_INSTRUCTION:_ Copy down all of the data underneath, exactly as shown.

::::::

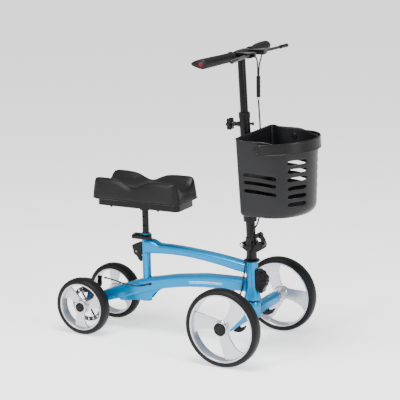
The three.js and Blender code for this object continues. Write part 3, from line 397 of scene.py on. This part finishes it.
def rim_solid(radius, hub_inside, first_blade):
    """The rim about its own centre, outboard towards -Y: a flanged barrel, a hub and swept blades."""
    solid = Solid()
    solid.turned([
        (radius - 22.5 * MM, -17 * MM), (radius - 21 * MM, -18 * MM), (radius - 16 * MM, -18 * MM),
        (radius - 15.2 * MM, -17.4 * MM), (radius - 15.4 * MM, -16.4 * MM), (radius - 19 * MM, -14 * MM),
        (radius - 19 * MM, 14 * MM), (radius - 15.4 * MM, 16.4 * MM), (radius - 15.2 * MM, 17.4 * MM),
        (radius - 16 * MM, 18 * MM), (radius - 21 * MM, 18 * MM), (radius - 22.5 * MM, 17 * MM),
    ], "Y", segments=96)
    solid.turned([
        (6.4 * MM, -21 * MM), (21 * MM, -21 * MM), (22 * MM, -20 * MM), (22 * MM, -9 * MM),
        (25 * MM, -7 * MM), (25 * MM, 0), (22 * MM, 5 * MM), (15 * MM, 6 * MM),
        (15 * MM, hub_inside - 1 * MM), (14 * MM, hub_inside), (6.4 * MM, hub_inside),
    ], "Y", segments=48)
    low = [(0.2, -72), (0.31, -50), (0.46, -36), (0.72, -27), (1.0, -20)]
    high = [(0.2, 30), (0.36, 15), (0.51, 12), (0.77, 12), (1.0, 20)]
    reach = radius - 20 * MM
    along, across = 18, 8
    for turn in (first_blade, first_blade + 120, first_blade + 240):
        front, back = [], []
        for i in range(along + 1):
            part = 0.2 + 0.8 * i / along
            from_angle, to_angle = smooth_value(low, part), smooth_value(high, part)
            for j in range(across + 1):
                v = j / across
                angle = math.radians(turn + from_angle + (to_angle - from_angle) * v)
                crown = 1.6 * MM * math.sin(math.pi * v)
                x, z = part * reach * math.cos(angle), part * reach * math.sin(angle)
                front.append((x, -6.4 * MM - crown, z))
                back.append((x, -0.4 * MM, z))
        count = len(front)
        row = across + 1
        faces = []
        for i in range(along):
            for j in range(across):
                a = i * row + j
                faces.append((a, a + 1, a + row + 1, a + row))
                faces.append((count + a, count + a + row, count + a + row + 1, count + a + 1))
            for a in (i * row, i * row + across):
                faces.append((a, a + row, count + a + row, count + a))
        for j in range(across):
            for a in (j, along * row + j):
                faces.append((a, a + 1, count + a + 1, count + a))
        solid.add(front + back, faces)
    return solid


def make_wheel(name, finishes):
    low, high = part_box(f"{name}_tyre")
    centre = (low + high) / 2
    radius = centre.z
    hub_inside = (20 if name.startswith("front") else 29) * MM
    flip = -1 if centre.y > 0 else 1
    body = f"wheel_{name}"

    def stand(solid):
        solid.verts = [centre + Vector((v.x * flip, v.y * flip, v.z)) for v in solid.verts]
        return solid

    piece(f"{name}_tyre_round", stand(Solid().turned(tyre_profile(radius), "Y", segments=96)),
          finishes["tyre_rubber"], body, [f"{name}_tyre"], crease=60)
    rim = stand(rim_solid(radius, hub_inside, WHEELS[name]))
    piece(f"{name}_rim_round", rim, finishes["rim_plastic"], body, [f"{name}_rim"],
          crease=40, edge=0.0009)
    cap = (21 if name.startswith("front") else 16) * MM
    piece(f"{name}_cap_round", stand(Solid().turned([
        (0.05 * MM, -24.9 * MM), (cap * 0.62, -24.9 * MM), (cap * 0.66, -23.9 * MM), (cap * 0.74, -23.9 * MM),
        (cap * 0.78, -24.9 * MM), (cap - 1.6 * MM, -24.5 * MM), (cap, -22.8 * MM), (cap, -21.6 * MM),
        (0.05 * MM, -21.6 * MM),
    ], "Y", segments=48)), finishes["black_plastic"], body, [f"{name}_hub_cap"])


# ---------------------------------------------------------------- main frame

# The beams' edges, as (x, z) in millimetres from the steering axis.
UPPER_TOP = [(-392, 325), (-362, 325), (-342, 316), (-308, 315), (-251, 313), (-194, 309),
             (-137, 304), (-81, 297), (-12, 286)]
UPPER_UNDERSIDE = [(-392, 276), (-339, 281), (-281, 283), (-223, 281), (-166, 275), (-110, 267),
                   (-54, 256), (-12, 250)]
LOWER_TOP = [(-590, 113), (-565, 127), (-520, 146), (-461, 169), (-430, 180), (-393, 191),
             (-341, 202), (-283, 214), (-225, 222), (-167, 229), (-111, 231), (-55, 232), (-14, 231)]
LOWER_UNDERSIDE = [(-590, 82), (-560, 89), (-531, 99), (-461, 121), (-393, 143), (-343, 159),
                   (-284, 172), (-226, 181), (-169, 186), (-112, 189), (-55, 190), (-14, 189)]
STRIPE_START, STRIPE_END, STRIPE_STEPS = -225, -95, 24


def beam(solid, top, underside, half, corner=11.0):
    """A beam with rounded edges between two curves, all in millimetres from the steering axis."""
    first, last = top[0][0], top[-1][0]
    rings = []
    for k in range(61):
        x = first + (last - first) * k / 60
        high, low = smooth_value(top, x), smooth_value(underside, x)
        pinch = max(0.0, 1 - (x - first) / 7) ** 2 if first < -500 else 0.0
        side = half - 4 * pinch
        high, low = high - 4 * pinch, low + 4 * pinch
        ring = []
        for sign_y, sign_z, quarter in ((1, 1, 0), (-1, 1, 1), (-1, -1, 2), (1, -1, 3)):
            z_centre = high - corner if sign_z > 0 else low + corner
            for step in range(7):
                angle = (quarter + step / 6) * math.pi / 2
                ring.append((
                    x,
                    sign_y * (side - corner) + corner * math.cos(angle),
                    z_centre + corner * math.sin(angle),
                ))
        rings.append(from_steering(ring))
    solid.rings(rings)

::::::

_RESULT BELOW:_
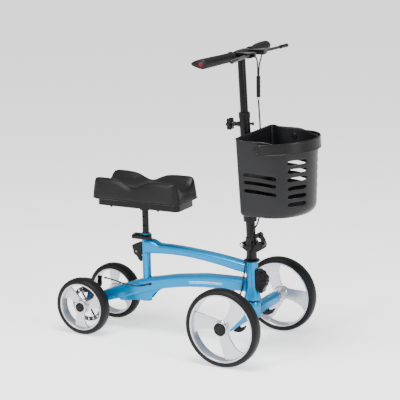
The three.js and Blender code for this object continues. Write part 3, from line 397 of scene.py on. This part finishes it.
def rim_solid(radius, hub_inside, first_blade):
    """The rim about its own centre, outboard towards -Y: a flanged barrel, a hub and swept blades."""
    solid = Solid()
    solid.turned([
        (radius - 22.5 * MM, -17 * MM), (radius - 21 * MM, -18 * MM), (radius - 16 * MM, -18 * MM),
        (radius - 15.2 * MM, -17.4 * MM), (radius - 15.4 * MM, -16.4 * MM), (radius - 19 * MM, -14 * MM),
        (radius - 19 * MM, 14 * MM), (radius - 15.4 * MM, 16.4 * MM), (radius - 15.2 * MM, 17.4 * MM),
        (radius - 16 * MM, 18 * MM), (radius - 21 * MM, 18 * MM), (radius - 22.5 * MM, 17 * MM),
    ], "Y", segments=96)
    solid.turned([
        (6.4 * MM, -21 * MM), (21 * MM, -21 * MM), (22 * MM, -20 * MM), (22 * MM, -9 * MM),
        (25 * MM, -7 * MM), (25 * MM, 0), (22 * MM, 5 * MM), (15 * MM, 6 * MM),
        (15 * MM, hub_inside - 1 * MM), (14 * MM, hub_inside), (6.4 * MM, hub_inside),
    ], "Y", segments=48)
    low = [(0.2, -72), (0.31, -50), (0.46, -36), (0.72, -27), (1.0, -20)]
    high = [(0.2, 30), (0.36, 15), (0.51, 12), (0.77, 12), (1.0, 20)]
    reach = radius - 20 * MM
    along, across = 18, 8
    for turn in (first_blade, first_blade + 120, first_blade + 240):
        front, back = [], []
        for i in range(along + 1):
            part = 0.2 + 0.8 * i / along
            from_angle, to_angle = smooth_value(low, part), smooth_value(high, part)
            for j in range(across + 1):
                v = j / across
                angle = math.radians(turn + from_angle + (to_angle - from_angle) * v)
                crown = 1.6 * MM * math.sin(math.pi * v)
                x, z = part * reach * math.cos(angle), part * reach * math.sin(angle)
                front.append((x, -6.4 * MM - crown, z))
                back.append((x, -0.4 * MM, z))
        count = len(front)
        row = across + 1
        faces = []
        for i in range(along):
            for j in range(across):
                a = i * row + j
                faces.append((a, a + 1, a + row + 1, a + row))
                faces.append((count + a, count + a + row, count + a + row + 1, count + a + 1))
            for a in (i * row, i * row + across):
                faces.append((a, a + row, count + a + row, count + a))
        for j in range(across):
            for a in (j, along * row + j):
                faces.append((a, a + 1, count + a + 1, count + a))
        solid.add(front + back, faces)
    return solid


def make_wheel(name, finishes):
    low, high = part_box(f"{name}_tyre")
    centre = (low + high) / 2
    radius = centre.z
    hub_inside = (20 if name.startswith("front") else 29) * MM
    flip = -1 if centre.y > 0 else 1
    body = f"wheel_{name}"

    def stand(solid):
        solid.verts = [centre + Vector((v.x * flip, v.y * flip, v.z)) for v in solid.verts]
        return solid

    piece(f"{name}_tyre_round", stand(Solid().turned(tyre_profile(radius), "Y", segments=96)),
          finishes["tyre_rubber"], body, [f"{name}_tyre"], crease=60)
    rim = stand(rim_solid(radius, hub_inside, WHEELS[name]))
    piece(f"{name}_rim_round", rim, finishes["rim_plastic"], body, [f"{name}_rim"],
          crease=40, edge=0.0009)
    cap = (21 if name.startswith("front") else 16) * MM
    piece(f"{name}_cap_round", stand(Solid().turned([
        (0.05 * MM, -24.9 * MM), (cap * 0.62, -24.9 * MM), (cap * 0.66, -23.9 * MM), (cap * 0.74, -23.9 * MM),
        (cap * 0.78, -24.9 * MM), (cap - 1.6 * MM, -24.5 * MM), (cap, -22.8 * MM), (cap, -21.6 * MM),
        (0.05 * MM, -21.6 * MM),
    ], "Y", segments=48)), finishes["black_plastic"], body, [f"{name}_hub_cap"])


# ---------------------------------------------------------------- main frame

# The beams' edges, as (x, z) in millimetres from the steering axis.
UPPER_TOP = [(-392, 325), (-362, 325), (-342, 316), (-308, 315), (-251, 313), (-194, 309),
             (-137, 304), (-81, 297), (-12, 286)]
UPPER_UNDERSIDE = [(-392, 276), (-339, 281), (-281, 283), (-223, 281), (-166, 275), (-110, 267),
                   (-54, 256), (-12, 250)]
LOWER_TOP = [(-590, 113), (-565, 127), (-520, 146), (-461, 169), (-430, 180), (-393, 191),
             (-341, 202), (-283, 214), (-225, 222), (-167, 229), (-111, 231), (-55, 232), (-14, 231)]
LOWER_UNDERSIDE = [(-590, 82), (-560, 89), (-531, 99), (-461, 121), (-393, 143), (-343, 159),
                   (-284, 172), (-226, 181), (-169, 186), (-112, 189), (-55, 190), (-14, 189)]
STRIPE_START, STRIPE_END, STRIPE_STEPS = -225, -95, 24


def beam(solid, top, underside, half, corner=11.0):
    """A beam with rounded edges between two curves, all in millimetres from the steering axis."""
    first, last = top[0][0], top[-1][0]
    rings = []
    for k in range(61):
        x = first + (last - first) * k / 60
        high, low = smooth_value(top, x), smooth_value(underside, x)
        pinch = max(0.0, 1 - (x - first) / 7) ** 2 if first < -500 else 0.0
        side = half - 4 * pinch
        high, low = high - 4 * pinch, low + 4 * pinch
        ring = []
        for sign_y, sign_z, quarter in ((1, 1, 0), (-1, 1, 1), (-1, -1, 2), (1, -1, 3)):
            z_centre = high - corner if sign_z > 0 else low + corner
            for step in range(7):
                angle = (quarter + step / 6) * math.pi / 2
                ring.append((
                    x,
                    sign_y * (side - corner) + corner * math.cos(angle),
                    z_centre + corner * math.sin(angle),
                ))
        rings.append(from_steering(ring))
    solid.rings(rings)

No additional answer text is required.